I, Yesterday recd your favour of June 27. No. 10.1 It is in common with all the Numbers which preceded it, full of accurate Information, profound Sagacity and nice discernment. I sent four of your preceeding Numbers to the President, who wrote me on the 20th of August that “they contain a great deal of Interesting matter and No. 9 discloses much important Information and political foresight. Mr J. Adams your son must not think of retiring from the Walk he is in— his Prospects if he continues in it are fair: and I shall be much mistaken, if, in as short a Period as can well be expected, he is not found at the head of the Diplomatic Corps let the Government be administered by whomsoever the People may chuse.” I hope however that they will let you come home in two or three Years to look you up a Wife. Charles in this respect has got a head of you.

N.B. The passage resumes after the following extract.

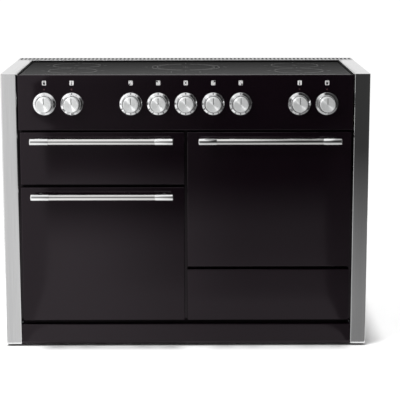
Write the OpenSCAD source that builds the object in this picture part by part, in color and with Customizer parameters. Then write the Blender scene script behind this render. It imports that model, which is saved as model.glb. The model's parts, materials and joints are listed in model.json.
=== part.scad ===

Your Maxim of Neutrality between Factions is exactly just and the more indispensible as your Country is neutral— if U. S. were a Party to the War her friends must be your friends and her Ennemies your Ennemies. But at present We are friends to all Nations and all Parties in Europe.

Syeyes I find is not so much esteemed as Boissy D’Anglas; But I can Say nothing of any of those Gentlemen—they are all Strangers to me. There is not a Man left in the Government of France whose Name I ever heard when I was in that Country.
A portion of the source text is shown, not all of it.